--- Start ---
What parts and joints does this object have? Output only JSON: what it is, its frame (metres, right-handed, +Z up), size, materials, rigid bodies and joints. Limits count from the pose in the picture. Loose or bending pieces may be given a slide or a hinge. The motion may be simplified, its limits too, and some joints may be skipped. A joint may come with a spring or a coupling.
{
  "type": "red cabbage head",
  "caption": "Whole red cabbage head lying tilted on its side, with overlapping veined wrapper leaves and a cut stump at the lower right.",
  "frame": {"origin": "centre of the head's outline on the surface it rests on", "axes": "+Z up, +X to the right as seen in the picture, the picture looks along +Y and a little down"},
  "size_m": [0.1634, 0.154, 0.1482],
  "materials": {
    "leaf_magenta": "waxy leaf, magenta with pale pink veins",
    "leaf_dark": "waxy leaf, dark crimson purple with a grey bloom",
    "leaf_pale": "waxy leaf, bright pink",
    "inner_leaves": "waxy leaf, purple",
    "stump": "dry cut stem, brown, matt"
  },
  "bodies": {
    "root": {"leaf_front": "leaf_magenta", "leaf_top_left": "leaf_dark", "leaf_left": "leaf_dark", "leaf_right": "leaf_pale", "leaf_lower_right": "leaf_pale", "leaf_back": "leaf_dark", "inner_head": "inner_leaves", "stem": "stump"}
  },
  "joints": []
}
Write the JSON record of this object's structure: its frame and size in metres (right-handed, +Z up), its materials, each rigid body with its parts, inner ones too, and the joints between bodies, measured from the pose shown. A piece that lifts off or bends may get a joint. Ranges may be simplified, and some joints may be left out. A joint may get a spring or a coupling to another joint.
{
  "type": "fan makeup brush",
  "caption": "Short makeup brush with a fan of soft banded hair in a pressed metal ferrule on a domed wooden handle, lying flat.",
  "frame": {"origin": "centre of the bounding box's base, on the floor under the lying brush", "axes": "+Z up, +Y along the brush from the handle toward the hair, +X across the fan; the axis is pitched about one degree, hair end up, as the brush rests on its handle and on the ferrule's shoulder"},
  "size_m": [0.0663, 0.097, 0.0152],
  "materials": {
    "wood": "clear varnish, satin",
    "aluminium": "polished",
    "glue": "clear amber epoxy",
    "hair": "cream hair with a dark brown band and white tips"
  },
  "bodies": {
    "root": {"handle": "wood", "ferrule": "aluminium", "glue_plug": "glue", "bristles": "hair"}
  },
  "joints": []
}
--- End ---
## Stated exercise
Repeat each record exactly, leaving nothing out.

## Exercise output
What parts and joints does this object have? Output only JSON: what it is, its frame (metres, right-handed, +Z up), size, materials, rigid bodies and joints. Limits count from the pose in the picture. Loose or bending pieces may be given a slide or a hinge. The motion may be simplified, its limits too, and some joints may be skipped. A joint may come with a spring or a coupling.
{
  "type": "red cabbage head",
  "caption": "Whole red cabbage head lying tilted on its side, with overlapping veined wrapper leaves and a cut stump at the lower right.",
  "frame": {"origin": "centre of the head's outline on the surface it rests on", "axes": "+Z up, +X to the right as seen in the picture, the picture looks along +Y and a little down"},
  "size_m": [0.1634, 0.154, 0.1482],
  "materials": {
    "leaf_magenta": "waxy leaf, magenta with pale pink veins",
    "leaf_dark": "waxy leaf, dark crimson purple with a grey bloom",
    "leaf_pale": "waxy leaf, bright pink",
    "inner_leaves": "waxy leaf, purple",
    "stump": "dry cut stem, brown, matt"
  },
  "bodies": {
    "root": {"leaf_front": "leaf_magenta", "leaf_top_left": "leaf_dark", "leaf_left": "leaf_dark", "leaf_right": "leaf_pale", "leaf_lower_right": "leaf_pale", "leaf_back": "leaf_dark", "inner_head": "inner_leaves", "stem": "stump"}
  },
  "joints": []
}
Write the JSON record of this object's structure: its frame and size in metres (right-handed, +Z up), its materials, each rigid body with its parts, inner ones too, and the joints between bodies, measured from the pose shown. A piece that lifts off or bends may get a joint. Ranges may be simplified, and some joints may be left out. A joint may get a spring or a coupling to another joint.
{
  "type": "fan makeup brush",
  "caption": "Short makeup brush with a fan of soft banded hair in a pressed metal ferrule on a domed wooden handle, lying flat.",
  "frame": {"origin": "centre of the bounding box's base, on the floor under the lying brush", "axes": "+Z up, +Y along the brush from the handle toward the hair, +X across the fan; the axis is pitched about one degree, hair end up, as the brush rests on its handle and on the ferrule's shoulder"},
  "size_m": [0.0663, 0.097, 0.0152],
  "materials": {
    "wood": "clear varnish, satin",
    "aluminium": "polished",
    "glue": "clear amber epoxy",
    "hair": "cream hair with a dark brown band and white tips"
  },
  "bodies": {
    "root": {"handle": "wood", "ferrule": "aluminium", "glue_plug": "glue", "bristles": "hair"}
  },
  "joints": []
}